*Exercise description*.
Provide the data again in its entirety, exactly as given.

====

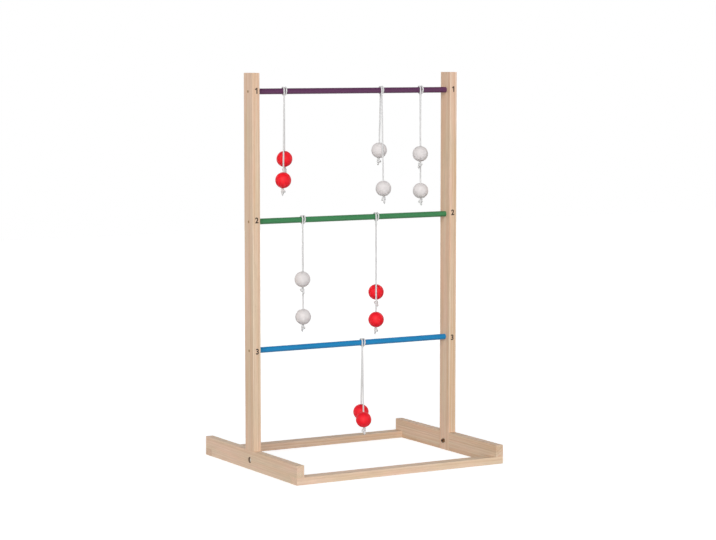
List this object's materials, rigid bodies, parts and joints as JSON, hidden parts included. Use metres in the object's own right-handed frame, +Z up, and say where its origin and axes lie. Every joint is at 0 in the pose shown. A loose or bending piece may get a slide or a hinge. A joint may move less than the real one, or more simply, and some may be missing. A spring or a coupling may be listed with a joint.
{
  "type": "ladder toss game",
  "caption": "Wooden ladder on cross-braced feet, with coloured round rungs and balls in pairs on short cords wound over the rungs.",
  "frame": {"origin": "on the floor, midway between the two feet and between their front and back ends", "axes": "+Z up, -Y towards the front crossbar, +X to the right seen from the front"},
  "size_m": [0.61, 0.507, 1.014],
  "materials": {
    "wood": "planed pale pine, thinly lacquered",
    "rung_blue": "satin blue paint on wood",
    "rung_green": "satin green paint on wood",
    "rung_purple": "satin purple paint on wood",
    "steel": "zinc-plated steel",
    "nut": "dark zinc-plated steel",
    "cord": "white braided cord",
    "ball_red": "satin red plastic",
    "ball_white": "satin white plastic"
  },
  "bodies": {
    "ladder": {"left_upright": "wood", "right_upright": "wood", "left_foot": "wood", "right_foot": "wood", "front_crossbar": "wood", "back_crossbar": "wood", "bottom_rung": "rung_blue", "middle_rung": "rung_green", "top_rung": "rung_purple", "rung_screws": "steel", "crossbar_screws": "steel", "foot_bolts": "steel", "foot_washers": "steel", "foot_nuts": "nut"},
    "bola_1": {"wrap_1": "cord"},
    "bola_1_front": {"front_cord_1": "cord", "front_ball_1": "ball_red"},
    "bola_1_back": {"back_cord_1": "cord", "back_ball_1": "ball_red"},
    "bola_2": {"wrap_2": "cord"},
    "bola_2_front": {"front_cord_2": "cord", "front_ball_2": "ball_white"},
    "bola_2_back": {"back_cord_2": "cord", "back_ball_2": "ball_white"},
    "bola_3": {"wrap_3": "cord"},
    "bola_3_front": {"front_cord_3": "cord", "front_ball_3": "ball_white"},
    "bola_3_back": {"back_cord_3": "cord", "back_ball_3": "ball_white"},
    "bola_4": {"wrap_4": "cord"},
    "bola_4_front": {"front_cord_4": "cord", "front_ball_4": "ball_white"},
    "bola_4_back": {"back_cord_4": "cord", "back_ball_4": "ball_white"},
    "bola_5": {"wrap_5": "cord"},
    "bola_5_front": {"front_cord_5": "cord", "front_ball_5": "ball_red"},
    "bola_5_back": {"back_cord_5": "cord", "back_ball_5": "ball_red"},
    "bola_6": {"wrap_6": "cord"},
    "bola_6_front": {"front_cord_6": "cord", "front_ball_6": "ball_red"},
    "bola_6_back": {"back_cord_6": "cord", "back_ball_6": "ball_red"}
  },
  "joints": [
    {"name": "bola_1_slide", "type": "slide", "parent": "ladder", "child": "bola_1", "axis": [1, 0, 0], "range_m": [-0.05, 0.235]},
    {"name": "bola_1_front_swing", "type": "hinge", "parent": "bola_1", "child": "bola_1_front", "pos_m": [-0.2065, -0.0098, 0.9607], "axis": [1, 0, 0], "range_deg": [-80, 0]},
    {"name": "bola_1_back_swing", "type": "hinge", "parent": "bola_1", "child": "bola_1_back", "pos_m": [-0.1963, 0.0098, 0.9607], "axis": [1, 0, 0], "range_deg": [0, 80]},
    {"name": "bola_2_slide", "type": "slide", "parent": "ladder", "child": "bola_2", "axis": [1, 0, 0], "range_m": [-0.235, 0.068]},
    {"name": "bola_2_front_swing", "type": "hinge", "parent": "bola_2", "child": "bola_2_front", "pos_m": [0.082, -0.0098, 0.9607], "axis": [1, 0, 0], "range_deg": [-80, 0]},
    {"name": "bola_2_back_swing", "type": "hinge", "parent": "bola_2", "child": "bola_2_back", "pos_m": [0.0895, 0.0098, 0.9607], "axis": [1, 0, 0], "range_deg": [0, 80]},
    {"name": "bola_3_slide", "type": "slide", "parent": "ladder", "child": "bola_3", "axis": [1, 0, 0], "range_m": [-0.068, 0.046]},
    {"name": "bola_3_front_swing", "type": "hinge", "parent": "bola_3", "child": "bola_3_front", "pos_m": [0.2007, -0.0098, 0.9607], "axis": [1, 0, 0], "range_deg": [-80, 0]},
    {"name": "bola_3_back_swing", "type": "hinge", "parent": "bola_3", "child": "bola_3_back", "pos_m": [0.2118, 0.0098, 0.9607], "axis": [1, 0, 0], "range_deg": [0, 80]},
    {"name": "bola_4_slide", "type": "slide", "parent": "ladder", "child": "bola_4", "axis": [1, 0, 0], "range_m": [-0.104, 0.162]},
    {"name": "bola_4_front_swing", "type": "hinge", "parent": "bola_4", "child": "bola_4_front", "pos_m": [-0.1538, -0.0098, 0.6307], "axis": [1, 0, 0], "range_deg": [-80, 0]},
    {"name": "bola_4_back_swing", "type": "hinge", "parent": "bola_4", "child": "bola_4_back", "pos_m": [-0.14315, 0.0098, 0.6307], "axis": [1, 0, 0], "range_deg": [0, 80]},
    {"name": "bola_5_slide", "type": "slide", "parent": "ladder", "child": "bola_5", "axis": [1, 0, 0], "range_m": [-0.162, 0.182]},
    {"name": "bola_5_front_swing", "type": "hinge", "parent": "bola_5", "child": "bola_5_front", "pos_m": [0.0653, -0.0098, 0.6307], "axis": [1, 0, 0], "range_deg": [-80, 0]},
    {"name": "bola_5_back_swing", "type": "hinge", "parent": "bola_5", "child": "bola_5_back", "pos_m": [0.0761, 0.0098, 0.6307], "axis": [1, 0, 0], "range_deg": [0, 80]},
    {"name": "bola_6_slide", "type": "slide", "parent": "ladder", "child": "bola_6", "axis": [1, 0, 0], "range_m": [-0.281, 0.224]},
    {"name": "bola_6_front_swing", "type": "hinge", "parent": "bola_6", "child": "bola_6_front", "pos_m": [0.0236, -0.0098, 0.3007], "axis": [1, 0, 0], "range_deg": [-80, 0]},
    {"name": "bola_6_back_swing", "type": "hinge", "parent": "bola_6", "child": "bola_6_back", "pos_m": [0.03485, 0.0098, 0.3007], "axis": [1, 0, 0], "range_deg": [0, 80]}
  ]
}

====

*Answer to this task*.
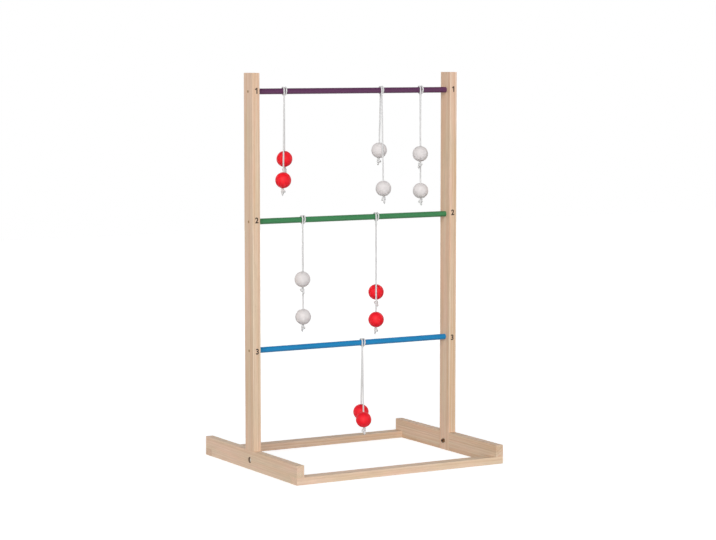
List this object's materials, rigid bodies, parts and joints as JSON, hidden parts included. Use metres in the object's own right-handed frame, +Z up, and say where its origin and axes lie. Every joint is at 0 in the pose shown. A loose or bending piece may get a slide or a hinge. A joint may move less than the real one, or more simply, and some may be missing. A spring or a coupling may be listed with a joint.
{
  "type": "ladder toss game",
  "caption": "Wooden ladder on cross-braced feet, with coloured round rungs and balls in pairs on short cords wound over the rungs.",
  "frame": {"origin": "on the floor, midway between the two feet and between their front and back ends", "axes": "+Z up, -Y towards the front crossbar, +X to the right seen from the front"},
  "size_m": [0.61, 0.507, 1.014],
  "materials": {
    "wood": "planed pale pine, thinly lacquered",
    "rung_blue": "satin blue paint on wood",
    "rung_green": "satin green paint on wood",
    "rung_purple": "satin purple paint on wood",
    "steel": "zinc-plated steel",
    "nut": "dark zinc-plated steel",
    "cord": "white braided cord",
    "ball_red": "satin red plastic",
    "ball_white": "satin white plastic"
  },
  "bodies": {
    "ladder": {"left_upright": "wood", "right_upright": "wood", "left_foot": "wood", "right_foot": "wood", "front_crossbar": "wood", "back_crossbar": "wood", "bottom_rung": "rung_blue", "middle_rung": "rung_green", "top_rung": "rung_purple", "rung_screws": "steel", "crossbar_screws": "steel", "foot_bolts": "steel", "foot_washers": "steel", "foot_nuts": "nut"},
    "bola_1": {"wrap_1": "cord"},
    "bola_1_front": {"front_cord_1": "cord", "front_ball_1": "ball_red"},
    "bola_1_back": {"back_cord_1": "cord", "back_ball_1": "ball_red"},
    "bola_2": {"wrap_2": "cord"},
    "bola_2_front": {"front_cord_2": "cord", "front_ball_2": "ball_white"},
    "bola_2_back": {"back_cord_2": "cord", "back_ball_2": "ball_white"},
    "bola_3": {"wrap_3": "cord"},
    "bola_3_front": {"front_cord_3": "cord", "front_ball_3": "ball_white"},
    "bola_3_back": {"back_cord_3": "cord", "back_ball_3": "ball_white"},
    "bola_4": {"wrap_4": "cord"},
    "bola_4_front": {"front_cord_4": "cord", "front_ball_4": "ball_white"},
    "bola_4_back": {"back_cord_4": "cord", "back_ball_4": "ball_white"},
    "bola_5": {"wrap_5": "cord"},
    "bola_5_front": {"front_cord_5": "cord", "front_ball_5": "ball_red"},
    "bola_5_back": {"back_cord_5": "cord", "back_ball_5": "ball_red"},
    "bola_6": {"wrap_6": "cord"},
    "bola_6_front": {"front_cord_6": "cord", "front_ball_6": "ball_red"},
    "bola_6_back": {"back_cord_6": "cord", "back_ball_6": "ball_red"}
  },
  "joints": [
    {"name": "bola_1_slide", "type": "slide", "parent": "ladder", "child": "bola_1", "axis": [1, 0, 0], "range_m": [-0.05, 0.235]},
    {"name": "bola_1_front_swing", "type": "hinge", "parent": "bola_1", "child": "bola_1_front", "pos_m": [-0.2065, -0.0098, 0.9607], "axis": [1, 0, 0], "range_deg": [-80, 0]},
    {"name": "bola_1_back_swing", "type": "hinge", "parent": "bola_1", "child": "bola_1_back", "pos_m": [-0.1963, 0.0098, 0.9607], "axis": [1, 0, 0], "range_deg": [0, 80]},
    {"name": "bola_2_slide", "type": "slide", "parent": "ladder", "child": "bola_2", "axis": [1, 0, 0], "range_m": [-0.235, 0.068]},
    {"name": "bola_2_front_swing", "type": "hinge", "parent": "bola_2", "child": "bola_2_front", "pos_m": [0.082, -0.0098, 0.9607], "axis": [1, 0, 0], "range_deg": [-80, 0]},
    {"name": "bola_2_back_swing", "type": "hinge", "parent": "bola_2", "child": "bola_2_back", "pos_m": [0.0895, 0.0098, 0.9607], "axis": [1, 0, 0], "range_deg": [0, 80]},
    {"name": "bola_3_slide", "type": "slide", "parent": "ladder", "child": "bola_3", "axis": [1, 0, 0], "range_m": [-0.068, 0.046]},
    {"name": "bola_3_front_swing", "type": "hinge", "parent": "bola_3", "child": "bola_3_front", "pos_m": [0.2007, -0.0098, 0.9607], "axis": [1, 0, 0], "range_deg": [-80, 0]},
    {"name": "bola_3_back_swing", "type": "hinge", "parent": "bola_3", "child": "bola_3_back", "pos_m": [0.2118, 0.0098, 0.9607], "axis": [1, 0, 0], "range_deg": [0, 80]},
    {"name": "bola_4_slide", "type": "slide", "parent": "ladder", "child": "bola_4", "axis": [1, 0, 0], "range_m": [-0.104, 0.162]},
    {"name": "bola_4_front_swing", "type": "hinge", "parent": "bola_4", "child": "bola_4_front", "pos_m": [-0.1538, -0.0098, 0.6307], "axis": [1, 0, 0], "range_deg": [-80, 0]},
    {"name": "bola_4_back_swing", "type": "hinge", "parent": "bola_4", "child": "bola_4_back", "pos_m": [-0.14315, 0.0098, 0.6307], "axis": [1, 0, 0], "range_deg": [0, 80]},
    {"name": "bola_5_slide", "type": "slide", "parent": "ladder", "child": "bola_5", "axis": [1, 0, 0], "range_m": [-0.162, 0.182]},
    {"name": "bola_5_front_swing", "type": "hinge", "parent": "bola_5", "child": "bola_5_front", "pos_m": [0.0653, -0.0098, 0.6307], "axis": [1, 0, 0], "range_deg": [-80, 0]},
    {"name": "bola_5_back_swing", "type": "hinge", "parent": "bola_5", "child": "bola_5_back", "pos_m": [0.0761, 0.0098, 0.6307], "axis": [1, 0, 0], "range_deg": [0, 80]},
    {"name": "bola_6_slide", "type": "slide", "parent": "ladder", "child": "bola_6", "axis": [1, 0, 0], "range_m": [-0.281, 0.224]},
    {"name": "bola_6_front_swing", "type": "hinge", "parent": "bola_6", "child": "bola_6_front", "pos_m": [0.0236, -0.0098, 0.3007], "axis": [1, 0, 0], "range_deg": [-80, 0]},
    {"name": "bola_6_back_swing", "type": "hinge", "parent": "bola_6", "child": "bola_6_back", "pos_m": [0.03485, 0.0098, 0.3007], "axis": [1, 0, 0], "range_deg": [0, 80]}
  ]
}